We never quite see the moment when Beasley shifts from quiet shame about her family’s dark secrets to a willingness to air them all in print, but there are a few hints. As she grows into an adult and finds herself the only sibling doing much to support her wretched mother, Beasley seems to discover an inner motivation more powerful than either shame or personal ambition. In one scene, her mother meekly shows her a manual on sex and childbirth that says it’s better for the baby if the parents are in love.

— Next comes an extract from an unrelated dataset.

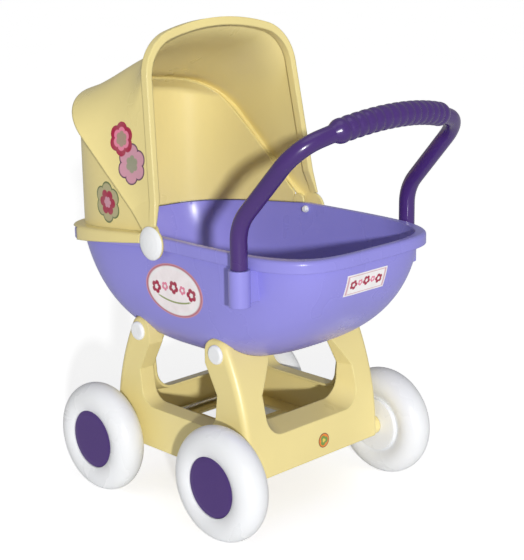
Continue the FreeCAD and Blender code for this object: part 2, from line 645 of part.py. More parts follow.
def with_axle_bosses(frame):
    """Add the round bosses at the axle ends and drill them through."""
    half = size("chassis_half_width")
    reach = size("track_half") - size("wheel_boss_face") - size("part_gap")
    boss_depth, block = 14, 60
    for x in (-size("wheelbase_half"), size("wheelbase_half")):
        centre = Vector(x - size("chassis_offset"), -reach, size("wheel_radius"))
        boss = Part.makeCylinder(size("axle_boss_radius"), 2 * reach, centre, Vector(0, 1, 0))
        between = Part.makeBox(block, 2 * (half - boss_depth), block,
                               centre + Vector(-block / 2, reach - half + boss_depth, -block / 2))
        bore = Part.makeCylinder(size("axle_radius") + size("press_gap"), 2 * reach, centre, Vector(0, 1, 0))
        frame = frame.fuse(boss.cut(between)).cut(bore)
    return frame


def chassis_shape():
    """The one-piece chassis: floor grid, pierced walls with inward flanges, legs and axle bosses."""
    wall, half = size("chassis_wall"), size("chassis_half_width")
    body, frame, above_floor = chassis_box()
    for lining in opening_pairs(wall, 0):
        frame = frame.fuse(lining.common(body).common(above_floor))
    frame = frame.fuse([plate.common(body) for plate in
                        four_legs(leg_outline(0), half - size("leg_plate"), size("leg_plate"))])
    for cutter in opening_pairs(0, 0.5):
        frame = frame.cut(cutter)
    fork = size("leg_fork_z")
    below_fork = side_prism([(-FAR, 0), (FAR, 0), (FAR, fork), (-FAR, fork)], -FAR, FAR)
    frame = frame.common(Part.makeCompound([below_fork]).fuse(four_legs(leg_outline(0), 0, half)))
    frame = with_axle_bosses(frame.cut(floor_holes()))
    hole = Part.makeCircle(size("leg_pin_radius") + size("press_gap"),
                           Vector(size("leg_pin_x"), 0, size("leg_pin_z")), Vector(0, 1, 0))
    frame = frame.cut(four_legs(Part.Wire([hole]), half - 2 * size("leg_plate"), FAR))
    frame.translate(Vector(size("chassis_offset"), 0, 0))
    clear_of_tub = tub_body(-size("part_gap"), size("tub_top")).cut(leg_pockets(0))
    frame = frame.cut(clear_of_tub)
    return max(frame.Solids, key=lambda solid: solid.Volume).removeSplitter()


# ---------------------------------------------------------------- wheels

def make_wheel(label, x, side):
    """A hollow moulded wheel: a fat round tyre, an inner web with a raised boss, and a hub tube."""
    centre = Vector(x, side * size("track_half"), size("wheel_radius"))
    turned = Rotation(Vector(1, 0, 0), -90 * side)   # local +Z points outwards, away from the chassis

    def torus(name, inset):
        item = doc.addObject("Part::Torus", name)
        bind(item, Radius1="Sizes.wheel_radius - Sizes.tyre_half_width",
             Radius2="Sizes.tyre_half_width - %d * Sizes.wheel_wall" % inset)
        return item

    def cylinder(name, radius, height, base):
        item = doc.addObject("Part::Cylinder", name)
        bind(item, Radius=radius, Height=height, Placement__Base__z=base)
        return item

    def join(kind, name, base, tool):
        item = doc.addObject("Part::" + kind, name)
        item.Base = base
        item.Tool = tool
        return item

    tyre = torus(label + "_tyre", 0)
    web = cylinder(label + "_web", "Sizes.disc_radius + 8", "2 * Sizes.disc_face - 2", "-Sizes.disc_face")
    solid = join("Fuse", label + "_solid", tyre, web)
    boss = cylinder(label + "_boss", "Sizes.wheel_boss_radius", "10", "-Sizes.wheel_boss_face")
    solid = join("Fuse", label + "_bossed", solid, boss)
    air = torus(label + "_air", 1)
    well = cylinder(label + "_well", "Sizes.disc_radius", "60", "-Sizes.disc_face + Sizes.wheel_wall")
    hollow = join("Fuse", label + "_hollow", air, well)
    shell = join("Cut", label + "_shell", solid, hollow)
    hub = cylinder(label + "_hub", "Sizes.hub_radius", "Sizes.hub_outer_end + Sizes.disc_face",
                   "-Sizes.disc_face")
    hubbed = join("Fuse", label + "_hubbed", shell, hub)
    bore = cylinder(label + "_bore", "Sizes.axle_radius + Sizes.running_gap", "200", "-100")
    wheel = join("Cut", label + "_cut", hubbed, bore)
    wheel.Placement = Placement(centre, turned)
    keep(wheel, label)


def profile(body, name, corners):
    """A closed outline in a body's XY plane; each corner is a pair of sheet expressions."""
    plane = [item for item in body.Origin.OriginFeatures if item.Role == "XY_Plane"][0]
    sketch = body.newObject("Sketcher::SketchObject", name)
    sketch.AttachmentSupport = [(plane, "")]
    sketch.MapMode = "FlatFace"
    points = [Vector(sizes.evalExpression(u), sizes.evalExpression(v), 0) for u, v in corners]
    count = len(points)
    for index in range(count):
        sketch.addGeometry(Part.LineSegment(points[index], points[(index + 1) % count]), False)
    for index in range(count):
        sketch.addConstraint(Sketcher.Constraint("Coincident", index, 2, (index + 1) % count, 1))
    for index, corner in enumerate(corners):
        for kind, axis, text, number in (("DistanceX", -2, corner[0], points[index].x),
                                         ("DistanceY", -1, corner[1], points[index].y)):
            if abs(number) < 1e-9:
                sketch.addConstraint(Sketcher.Constraint("PointOnObject", index, 1, axis))
                continue
            place = sketch.addConstraint(Sketcher.Constraint(kind, -1, 1, index, 1, number))
            sketch.setExpression("Constraints[%d]" % place, re.sub(r"[a-z]\w+", r"Sizes.\g<0>", text))
    return sketch


def revolve(body, name, sketch):
    """Turn an outline about the body's own Y axis."""
    turned = body.newObject("PartDesign::Revolution", name)
    turned.Profile = sketch
    turned.ReferenceAxis = (sketch, ["V_Axis"])
    turned.Angle = 360
    return turned


def turned_part(label, corners, centre, side):
    """A PartDesign body turned from (radius, height) corners; its axis points to one side (+1 or -1)."""
    body = doc.addObject("PartDesign::Body", label + "_body")
    sketch = profile(body, label + "_outline", corners)
    revolve(body, label + "_turned", sketch)
    doc.recompute()
    body.Placement = Placement(centre, Rotation(Vector(0, 0, 1), 0 if side > 0 else 180))
    keep(body, label)


def make_hub_disc(label, x, side):
    """A flat round cover with a soft edge and a snap skirt, pressed into the wheel."""
    top = "disc_face"
    corners = [("0", top), ("disc_radius - 6", top), ("disc_radius - 1", "disc_face - 0.5"),
               ("disc_radius", "disc_face - 1.4"), ("disc_radius", "disc_face - disc_thickness"),
               ("disc_radius - 2", "disc_face - disc_thickness"), ("disc_radius - 2", "disc_face - 8"),
               ("disc_radius - 3.6", "disc_face - 8"), ("disc_radius - 3.6", "disc_face - disc_thickness"),
               ("0", "disc_face - disc_thickness")]
    turned_part(label, corners, Vector(x, side * size("track_half"), size("wheel_radius")), side)


def make_axle(label, x):
    """A plain rod right through the chassis and both wheels."""
    axle = doc.addObject("Part::Cylinder", label + "_rod")
    bind(axle, Radius="Sizes.axle_radius", Height="2 * Sizes.axle_half_length")
    axle.Placement = Placement(Vector(x, size("axle_half_length"), size("wheel_radius")),
                               Rotation(Vector(1, 0, 0), 90))
    keep(axle, label)


def make_push_nuts():
    """The four pressed nuts that hold the wheels on, one solid at each axle end."""
    solids = []
    for x in (-size("wheelbase_half"), size("wheelbase_half")):
        for side in (-1, 1):
            start = side * (size("track_half") + size("hub_outer_end") + size("part_gap"))
            base = Vector(x, start, size("wheel_radius"))
            along = Vector(0, side, 0)
            ring = Part.makeCylinder(size("push_nut_radius"), size("push_nut_width"), base, along)
            solids.append(ring.cut(Part.makeCylinder(size("axle_radius"), 20, base - along * 5, along)))
    keep_shape(Part.makeCompound(solids), "axle_push_nuts")


# ---------------------------------------------------------------- pins and knobs

def make_hood_knob(label, side):
    """A white dome on a pin; the pin passes through the visor hub and the rim."""
    corners = [("0", "knob_face"), ("knob_radius - 11", "knob_face - 0.4"),
               ("knob_radius - 5", "knob_face - 1.4"), ("knob_radius - 1.5", "knob_face - 2.7"),
               ("knob_radius", "visor_hub_outer + part_gap"), ("pin_radius", "visor_hub_outer + part_gap"),
               ("pin_radius", "pin_end"), ("0", "pin_end")]
    turned_part(label, corners, Vector(size("pivot_x"), 0, size("pivot_z")), side)


def make_pin_clip(label, side):
    """The retainer pressed on the end of the hood pin inside the tub."""
    corners = [("pin_radius", "clip_start"), ("clip_radius", "clip_start"), ("clip_radius", "clip_end"),
               ("pin_radius", "clip_end")]
    turned_part(label, corners, Vector(size("pivot_x"), 0, size("pivot_z")), side)


def make_leg_pins():
    """Four snap pins with domed caps that join the legs to the tub."""
    radius, length, height = size("leg_pin_radius"), size("leg_pin_length"), size("leg_cap_height")
    cap_round, barb_length = 2.8, 4
    solids = []
    for x in (-size("leg_pin_x"), size("leg_pin_x")):
        base = Vector(x + size("chassis_offset"), size("chassis_half_width"), size("leg_pin_z"))
        along = Vector(0, 1, 0)
        cap = Part.makeCylinder(size("leg_cap_radius"), height, base, along)
        rim = [edge for edge in cap.Edges if edge.Closed and edge.BoundBox.YMin > base.y + height - 0.01]
        shaft = Part.makeCylinder(radius, length, base, along * -1)
        barb = Part.makeCone(radius + 1, radius - 1, barb_length, base - along * (length - 2.2), along * -1)
        solids += both_sides(cap.makeFillet(cap_round, rim).fuse(shaft).fuse(barb).removeSplitter())
    keep_shape(Part.makeCompound(solids), "leg_pins")


# ---------------------------------------------------------------- decals

def punch(face, x, z, low_y, high_y):
    """A flat outline, drawn about the origin of the XZ plane, carried across from low_y to high_y."""
    placed = face.copy()
    placed.translate(Vector(x, low_y, z))
    return placed.extrude(Vector(0, high_y - low_y, 0))


def ellipse_face(half_long, half_short):
    """A flat oval in the XZ plane."""
    ellipse = Part.Wire([Part.Ellipse(Vector(0, 0, 0), half_long, half_short).toShape()])
    ellipse.rotate(Vector(0, 0, 0), Vector(1, 0, 0), 90)
    return Part.Face(ellipse)


def flower_face(radius, petals, petal_radius):
    """Round petals in a ring about a round middle."""
    ring = radius - petal_radius
    middle = Part.Face(Part.Wire([Part.makeCircle(ring, Vector(0, 0, 0), Vector(0, 1, 0))]))
    leaves = []
    for petal in range(petals):
        angle = 2 * math.pi * (petal + 0.5) / petals
        centre = Vector(math.cos(angle), 0, math.sin(angle)) * ring
        leaves.append(Part.Face(Part.Wire([Part.makeCircle(petal_radius, centre, Vector(0, 1, 0))])))
    return middle.fuse(leaves).removeSplitter()


def skin_between(make, low, thick):
    """A thin layer over a surface; make(inset) is the solid inside that surface."""
    return make(-low - thick).cut(make(-low))


def make_decals():
    """Thin labels that follow the surface they are stuck to."""
    thick, gap = size("decal_thickness"), size("decal_float")
    tub_skin = skin_between(lambda inset: tub_body(inset, size("tub_top")), gap, thick)
    shell_skin = skin_between(rear_core, gap, thick)
    visor_skin = visor_loft(-gap - thick, -gap)
    oval = ellipse_face(47, 30.5)
    upper, lower = flower_face(19, 6, 9), flower_face(23, 6, 10.5)
    single = flower_face(24, 6, 10.5)
    for side, low, high in (("left", -150, -60), ("right", 60, 150)):
        keep_shape(tub_skin.common(punch(oval, 16, 261.5, low, high)), "tub_label_" + side)
        flowers = punch(upper, -65.5, 421, low, high).fuse(punch(lower, -46.5, 395, low, high))
        keep_shape(visor_skin.common(flowers), "visor_flowers_" + side)
        keep_shape(shell_skin.common(punch(single, -99, 344.5, low, high)), "shell_flower_" + side)
    foot = Part.makeBox(60, 62, 24, Vector(180, -41, 272))
    keep_shape(tub_skin.common(foot), "foot_label")

    side_skin = skin_between(lambda inset: prism(chassis_side(-inset), Vector(0, 40, 0)), gap, thick)
    disc = Part.makeCylinder(size("badge_radius"), FAR, Vector(90, size("badge_y"), size("badge_z")),
                             Vector(1, 0, 0))
    badge = side_skin.common(disc)
    badge.translate(Vector(size("chassis_offset"), 0, 0))
    keep_shape(badge, "chassis_badge")


# ---------------------------------------------------------------- build everything

keep_shape(tub_shape(), "tub")
keep_shape(rear_shell_shape(), "hood_rear_shell")
keep_shape(visor_shape(), "hood_visor")
keep_shape(handle_shape(), "handle")
keep_shape(chassis_shape(), "chassis")
SIDES = (("left", -1), ("right", 1))
for end_name, end_x in (("front", -size("wheelbase_half")), ("rear", size("wheelbase_half"))):
    make_axle("axle_" + end_name, end_x)
    for side_name, side in SIDES:
        make_wheel("wheel_%s_%s" % (end_name, side_name), end_x, side)
        make_hub_disc("hub_disc_%s_%s" % (end_name, side_name), end_x, side)
make_push_nuts()
for side_name, side in SIDES:
    make_hood_knob("hood_knob_" + side_name, side)
    make_pin_clip("hood_pin_clip_" + side_name, side)
make_leg_pins()
make_decals()

doc.recompute()
for item in doc.Objects:
    if "Invalid" in item.State or "Error" in item.State:
        raise RuntimeError("failed feature: " + item.Label)
os.makedirs("parts", exist_ok=True)
box = FreeCAD.BoundBox()
for node in nodes:
    shape = node.Shape
    if shape.isNull() or not shape.isValid():
        raise RuntimeError("bad shape: " + node.Label)
    box.add(shape.BoundBox)
    shape.exportStep("parts/%s.step" % node.Label)
    print("%-22s solids %d  volume %9.0f" % (node.Label, len(shape.Solids), shape.Volume))
print("box", box)
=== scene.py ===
import math

import bpy
from mathutils import Matrix, Vector


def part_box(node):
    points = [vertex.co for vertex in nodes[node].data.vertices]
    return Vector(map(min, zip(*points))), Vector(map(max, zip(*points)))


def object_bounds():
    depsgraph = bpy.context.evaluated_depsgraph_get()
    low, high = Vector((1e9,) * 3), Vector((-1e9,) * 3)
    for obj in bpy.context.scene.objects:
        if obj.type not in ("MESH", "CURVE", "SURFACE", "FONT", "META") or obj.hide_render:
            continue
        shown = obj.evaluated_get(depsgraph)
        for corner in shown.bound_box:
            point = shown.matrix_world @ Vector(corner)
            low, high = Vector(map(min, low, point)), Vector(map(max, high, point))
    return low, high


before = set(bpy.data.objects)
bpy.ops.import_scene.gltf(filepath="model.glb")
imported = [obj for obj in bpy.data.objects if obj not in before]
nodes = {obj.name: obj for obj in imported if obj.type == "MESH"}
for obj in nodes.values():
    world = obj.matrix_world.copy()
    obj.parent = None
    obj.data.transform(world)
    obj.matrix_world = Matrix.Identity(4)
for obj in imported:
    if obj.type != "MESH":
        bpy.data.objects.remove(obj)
cad_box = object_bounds()
SIDES = ("left", "right")
WHEELS = ["%s_%s" % (end, side) for end in ("front", "rear") for side in SIDES]


# ---------------------------------------------------------------- material graphs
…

The mother breaks down and says, “Ah, God, what a different woman I’d a-been if ennyone had cared for me.” Overcome with emotion, Beasley protests to her mother that she loves her, and she vows: “I will do something about it; I will tell, Mother; I will tell; I swear I will tell your story.”

For all the drama and tragedy in Beasley’s own life, it’s her mother who is in the end the best-drawn and most memorable character in My First Thirty Years. Beasley’s mother’s perseverance through birth after birth and scandal after scandal in her family—from a daughter’s out-of-wedlock child born in a brothel to her own divorce from an abusive marriage, after enlisting her daughters to sleep on either side of her to keep her husband from impregnating her with a fourteenth child—is like something out of a dark fairy tale. We are moved to ask, how could she have survived this awful life? But we know the answer—untold millions of women have, and still do, in societies without the sorts of recourses for women’s rights for which Beasley advocates. Reading My First Thirty Years, we can see that truth a little clearer, a little closer to home.